4.) Many times Fitzgerald uses setting and mood in the service of characterization. Analyze one of the passages below, explaining what Fitzgerald is implying about the character through details of setting and mood. Be sure to use evidence from throughout the novel to support your argument that the character does indeed possess the qualities that you claim the given passage implies.

p. 29, George:

The interior was unprosperous and bare; the only car visible was the dust-covered wreck of a Ford which crouched in a dim corner. It had occurred to me that this shadow of a garage must be a blind and that sumptuous and romantic apartments were concealed overhead, when the proprietor

himself appeared in the door of an office, wiping his hands on a piece of waste.

Myrtle, p. 33

The apartment was on the top floor—a small living room, a small dining room, a small bedroom and a bath. The living room was crowded to the doors with a set of tapestried furniture entirely too large for it so that to move about was to stumble continually over scenes of ladies swinging in the gardens of Versailles….A reluctant elevator boy went for a box full of straw and some milk to which he added on his own initiative a tin of large hard dog biscuits—one of which decomposed apathetically in the saucer of milk all afternoon.

Daisy, p. 12

We walked through a high hallway into a bright rosy colored space, fragilely bound into the house by French windows at either end. The windows were ajar and gleaming white against the fresh grass outside that seemed to grow a little way into the house. A breeze blew through the room, blew curtains in at one end and out the other like pale flags, twisting them up toward the frosted wedding cake of the ceiling—and then rippled over the wine colored rug, making a shadow on it as wind does on the sea.

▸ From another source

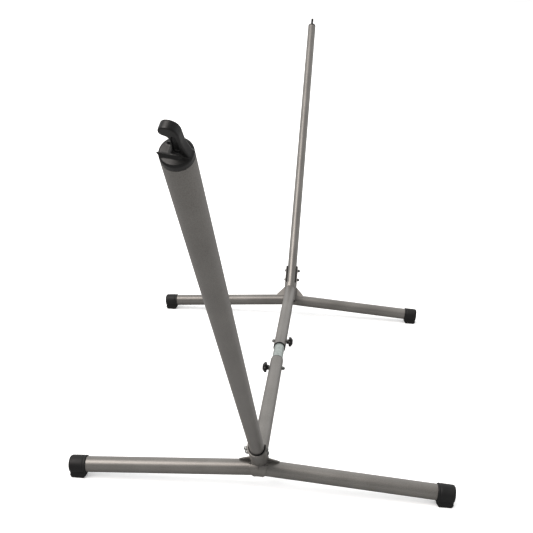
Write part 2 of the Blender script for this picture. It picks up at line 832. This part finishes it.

The only completely stationary object in the room was an enormous couch, on which two young women were buoyed up as though upon an anchored balloon. They were both in white and their dresses were rippling fluttering as if they had just been blown back in after a short flight around the house. I must have stood for a few moments listening to the whip and snap of the curtains and the groan of the picture on the wall. Then there was a boom as Tom Buchanan shut the rear windows and the caught wind died out about the room and the curtains and the rugs and the young women ballooned slowly to the floor.

  1. Video Instructions:

Using Tufts University, the best-known college to offer college applicants a video essay option, the first thing to do is 1) Identify the question and any directions. Tufts says, “Prepare a one-minute video that says something about you. What you do or say is totally up to you.” 2) Next, brainstorm ideas about what you want to say. 3) Then, write a first draft script. Make it exceptional. 4) Collect visuals that help explain what you say. 5) Edit. 6) Get feedback. 7) Finally, record your script until it’s nearly perfect. DON’T FORGET: make it one-minute, no more or less. Here is a website that offers advice/instruction on video application essays. Videos must be posted to youtube (unlisted) and ready to present to class May 28th.

IF both part 1 and part 2 are not turned in on time, students will have to report to my classroom during exam period to take a one-hour ACT grammar/critical reading/essay exam.